Narcissisme, paranoïa, schizophrénie, supposent les psys, qui voudraient bien cerner la star. Il faudrait pour cela remonter dans son enfance perturbée par un père qui maniait un peu trop la ceinture. Joe Jackson, artiste fruste et frustré, a développé le talent précoce de son fils à coups de taloches. Humilié par les mauvais traitements, exploité par un père qui n’avait de considération que pour l’argent, le chanteur ne s’est jamais remis d’avoir été privé de son enfance. C’est sans doute ce qui expliquerait cette quête presque obsessionnelle de la jeunesse, qui semble être le moteur de son existence. Certains psychiatres affirment que Jackson possède la psychologie d’un enfant de 12 ans. Le chanteur l’a lui-même reconnu dans le documentaire qui lui était consacré : « Au fond de mon coeur, je suis Peter Pan. » Peter Pan, l’enfant qui ne veut pas grandir. Dans son royaume féerique de Neverland, des litres de soda jaillissent des fontaines de marbre du jardin, dans lequel la grande roue du parc d’attractions surplombe le minizoo. Ce monde enchanté où il vit reclus ne met pas Jackson à l’abri des réalités qui ont fini par le rattraper comme au sortir d’un songe.

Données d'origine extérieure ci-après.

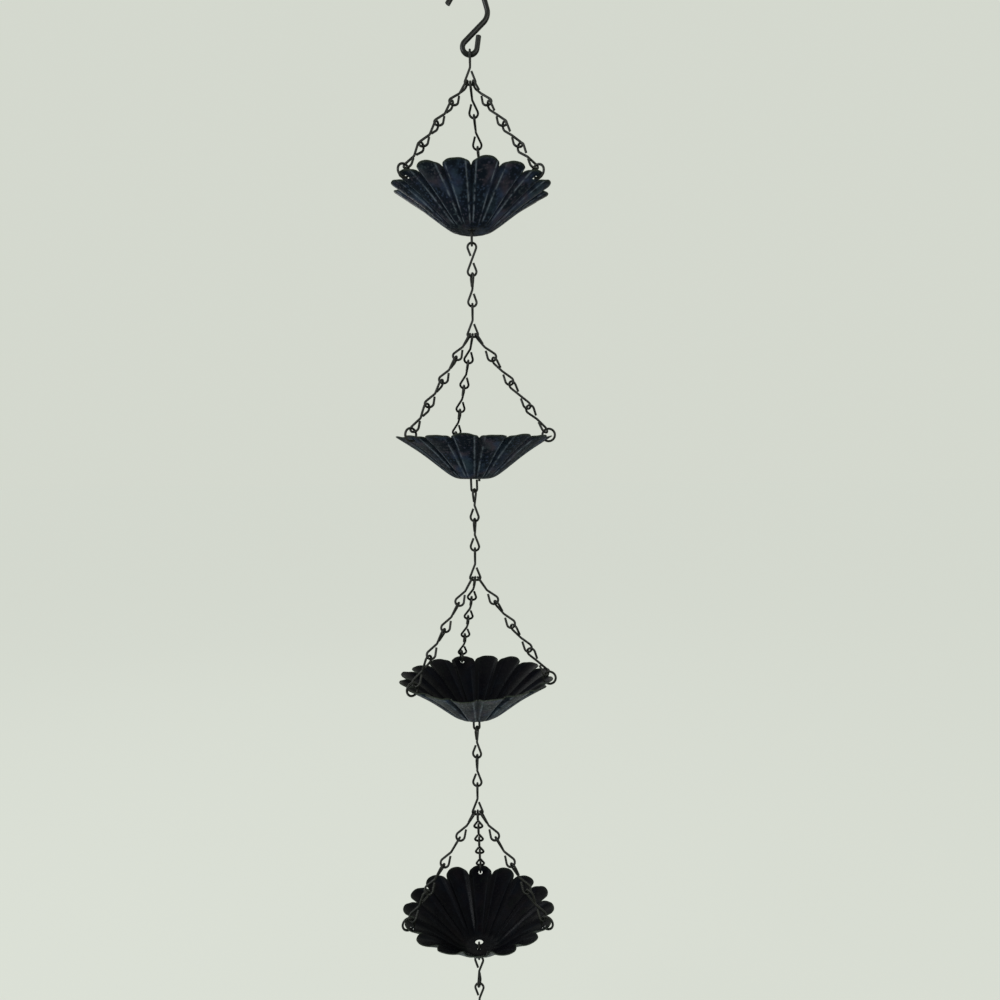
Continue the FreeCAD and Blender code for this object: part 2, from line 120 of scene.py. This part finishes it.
# Tips bent by use: the largest bend, where on the radius it starts, and each petal's share of it, cup by cup
TIP_BEND = 0.0016
BEND_START = 0.55
BENT_TIPS = {
    1: (0, 0.4, -0.8, 0.6, 0, 0, 0.7, -0.6, 0.3, 0, 0, 0.5, -0.4, 1.0, 0.8, 0),
    2: (0, -0.5, 0.3, 0.5, 0, 0, -0.7, 0.4, 0, 0, 0, -0.3, 0.6, -0.6, 0.2, 0),
    3: (0, 0.6, -0.3, 0.9, 0, 0, 0.2, -0.8, 0.5, 0, 0, 0.6, -0.9, 0.4, 1.0, 0),
    4: (0, -0.4, 0.8, -0.6, 0, 0, 0.9, 0.3, -0.7, 0, 0, -0.8, 0.5, 0.7, -0.5, 0),
}

# The flutes fade out into the floor, in shares of the floor's radius
FADE_START = 0.62
FADE_WIDTH = 0.75

# Wear and painted highlight: half the width of the light line on a crease, worn paint and a painted
# highlight, and the depth of the dull band at the rim
WORN_HIGHLIGHT_WIDTH = 0.0010
RIM_WIDTH = 0.0022
# shares of half a petal left unshaded beside a crease, and how fast the painted shade in the valley darkens
# beyond them
UNSHADED_SHARE = 0.08
VALLEY_SHADE_GAIN = 1.8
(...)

En effet, les disques du chanteur ne font plus recette depuis près d’une décennie. Son dernier album s’est écoulé à « seulement » 6 millions d’exemplaires, loin des 50 millions de copies vendues de Thriller.
Jackson ne fascine plus et ses dettes ne cessent de s’accumuler. S’il était jugé coupable, il pourrait quitter sa « prison dorée » de Neverland plus vite qu’il ne le pense, pour un sinistre endroit fort éloigné du monde féerique de Disney et de Peter Pan : le pénitencier. Car si la marque de fabrique de ce personnage volant est d’allier à l’éternelle jeunesse la faculté de pouvoir se déplacer dans les airs, Jackson, dont le visage décapé veut offrir une jeunesse factice, est lui bel et bien en chute libre.